Casinos are expanding their purview of security beyond video surveillance into more advanced technologies and systems, such as PSIM (Physical Security Information Management), video analytics, and mobile apps.
Here’s a look at some of the new technologies that are piquing their interest:PSIM is moving away from focusing on pure integration and toward operational workflows, processes and procedures which can be automated to make operators lives easier, and business more cost efficient. Casinos are no exception. Simply put PSIM solutions capture and correlate information from third party sensors and integrate those inputs into a common operating picture. In a casino environment, this might include security subsystems like video, access control, intrusion and fire, but also HVAC, elevators, escalators, public signage and mass notification. PSIM’s automated workflows guide operators to quickly and efficiently respond and enable collaboration across security teams. By automating response procedures, PSIM ensures that operators respond to incidents quickly, efficiently and in a compliant manner.
It’s not uncommon for casinos to employ hundreds, even thousands of surveillance cameras. But when something happens, security operators still need to resort to a feet-on-the-ground search to find the suspect. What’s the alternative – to watch all the recordings from all the cameras to try and locate the suspect? Impossible – just 400 cameras and 1 hour of elapsed time would mean hundreds of hours of video footage to plow through. But what if you could let video analytics do this work for you?
Today, video analytics technology can provide real-time forensics of surveillance video to locate a person of interest in situations when time is of the essence. Using a video image, uploaded photo, or user-generated composite, this revolutionary video analytics tool can scan hours of video in minutes and automatically filter out 95 percent of irrelevant images to help a casino track down a suspect. Its mapping capabilities provide geo-spatial awareness by retracing the suspect’s movements across cameras and pinpointing his current or last known locations on a casino’s premises. All images, related video, and locations associated with the search are digitally stamped and can be saved or shared among law enforcement agencies for use in investigations and prosecution.
Casinos spend billions of dollars annually on surveillance technology. Thanks to mobile apps, they can now start to think about how to extend these investments beyond the walls of the control room and into the hands of their personnel.
We live in an age of instant situational awareness – information like knowing where to go and the best way to get there is right at our fingertips. What if field personnel could be equipped with a smartphone or tablet and a PSIM-centric Enterprise Geographical Information System (EGIS) Web application that not only notified them of an incident, but also showed them the best way to get there, and how to respond? It’s possible today.

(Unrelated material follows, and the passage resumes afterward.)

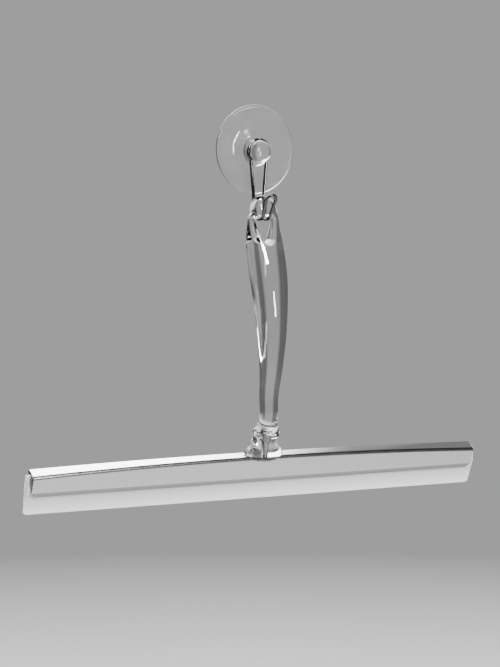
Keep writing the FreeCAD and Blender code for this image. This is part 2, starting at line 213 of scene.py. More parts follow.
def smooth_curve(stations, values, at):
    """Natural cubic spline: it passes through each station, and slope and curvature run on
    through it. The curvatures at the stations solve one small set of equations."""
    x = np.asarray(stations, float)
    y = np.asarray(values, float)
    step = np.diff(x)
    slope = np.diff(y) / step
    matrix = np.eye(len(x))
    right = np.zeros(len(x))
    for i in range(1, len(x) - 1):
        matrix[i, i - 1:i + 2] = step[i - 1], 2 * (step[i - 1] + step[i]), step[i]
        right[i] = 6 * (slope[i] - slope[i - 1])
    bend = np.linalg.solve(matrix, right)
    at = np.asarray(at, float)
    i = np.clip(np.searchsorted(x, at) - 1, 0, len(x) - 2)
    t = at - x[i]
    h = step[i]
    start_slope = slope[i] - h * (2 * bend[i] + bend[i + 1]) / 6
    return y[i] + t * start_slope + t ** 2 * bend[i] / 2 + t ** 3 * (bend[i + 1] - bend[i]) / (6 * h)


def ease(t):
    """0 below 0, 1 above 1, and a smooth step 3t^2 - 2t^3 between."""
    t = np.clip(t, 0, 1)
    return t * t * (3 - 2 * t)


# %% [markdown]
# ## Tools for finishes
# Each finish is one Principled shader. What varies over the surface, such as scratches, haze or
# brushing, is a noise texture on Object coordinates, which are metres here, so a pattern's scale
# is one over its size in metres. A stretched noise, made by scaling one axis less, gives the
# lines of brushing or of a mould.


# %% Shader helpers
def new_finish(name, colour, roughness, **sockets):
    """Material with one Principled shader, and its node tree and shader."""
    material = bpy.data.materials.new(name)
    material.use_nodes = True
    tree = material.node_tree
    shader = tree.nodes["Principled BSDF"]
    shader.inputs["Base Color"].default_value = (*colour, 1)
    shader.inputs["Roughness"].default_value = roughness
    for socket, value in sockets.items():
        shader.inputs[socket.replace("_", " ")].default_value = value
    return material, tree, shader


def pattern(tree, scale, stretch=(1, 1, 1), detail=3.0):
    """Noise on Object coordinates: scale is in features per metre, stretch multiplies it by axis."""
    place = tree.nodes.new("ShaderNodeTexCoord")
    mapping = tree.nodes.new("ShaderNodeMapping")
    noise = tree.nodes.new("ShaderNodeTexNoise")
    mapping.inputs["Scale"].default_value = stretch
    noise.inputs["Scale"].default_value = scale
    noise.inputs["Detail"].default_value = detail
    tree.links.new(place.outputs["Object"], mapping.inputs["Vector"])
    tree.links.new(mapping.outputs["Vector"], noise.inputs["Vector"])
    return noise.outputs["Fac"]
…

Using another mobile app on their smartphones, a worker could also report an incident, and send video or photos to the security command center. The PSIM system receives the incident alert, using RFID or Bluetooth to automatically pinpoint the sender’s location, then using that location to pull up nearby surveillance video feeds. The command center operator immediately sees who’s sending the alert, where it originated, what’s happening, and what actions to take. The app is also equipped with a panic button.